The study revealed that significant changes in sleep metrics, such as reduced REM sleep and increased light sleep, occur only when inflammation is present. Symptoms alone did not lead to notable sleep disruptions. These findings suggest that alterations in sleep may signal impending disease flare-ups.

IBD includes conditions like ulcerative colitis and Crohn’s disease, characterized by digestive tract inflammation. Flare-ups can cause symptoms such as abdominal pain, diarrhea, and bleeding. However, these symptoms might also appear without inflammation.

Patients with IBD frequently report poor sleep. Previous studies mostly relied on short-term data and subjective assessments to evaluate sleep impairments, leaving unclear whether changes were due to symptoms or underlying inflammation.

In this study, over 100 participants with IBD wore devices like Apple Watches, Fitbits, and Oura Rings for more than seven months on average. The researchers collected data on sleep stages, time spent asleep while in bed, total hours asleep, daily symptom surveys, and laboratory inflammation markers.

Significant changes in REM sleep occurred only with body inflammation.

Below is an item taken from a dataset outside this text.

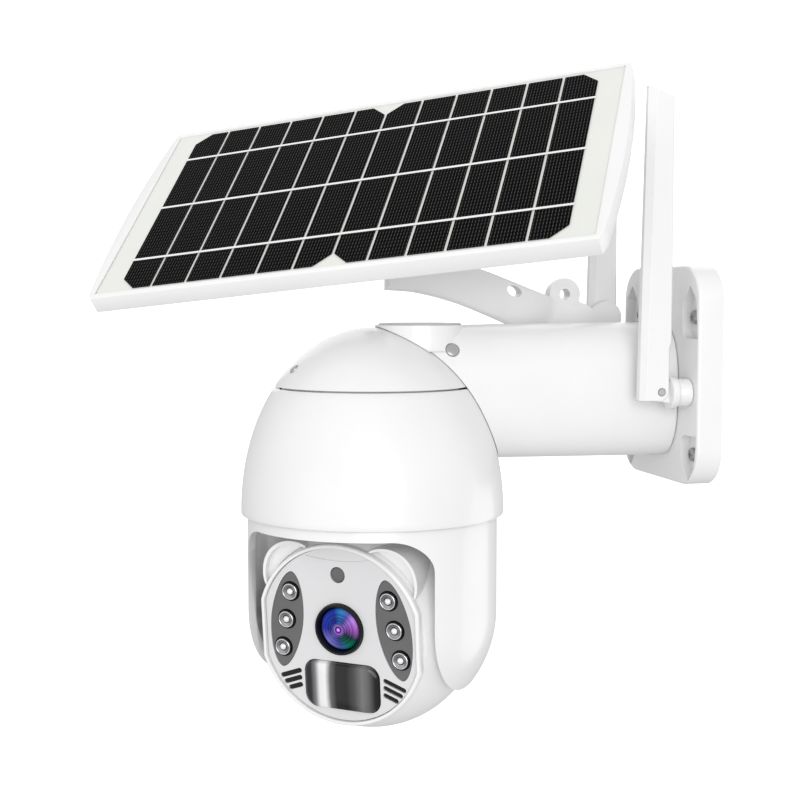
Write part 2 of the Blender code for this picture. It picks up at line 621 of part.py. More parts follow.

The team mapped objective sleep patterns before, during, and after disease exacerbations using wearable technology. They analyzed data six weeks before and after flare episodes. Sleep disturbances worsened leading up to inflammatory flares but improved afterward.

“This is the first study to longitudinally map objective sleep patterns before, during, and after IBD flares using wearable technologies—offering a new, non-invasive way to monitor disease activity and explore how poor sleep and inflammation are connected,” said Robert Hirten, MD of the Icahn School of Medicine at Mount Sinai. “Our findings are crucial because they suggest that poor sleep may be related to active inflammatory disease even when patients are not reporting symptoms.”

The study demonstrates the potential for continuous observation of sleep using consumer-grade wearables for real-time disease monitoring. Traditionally invasive testing methods could be replaced by these devices in future monitoring practices. Beyond IBD implications, this research highlights the broader capability of wearables in capturing subtle physiological changes associated with chronic diseases—a step forward in precision medicine.

The National Institutes of Health supported this study through a grant (K23DK129835).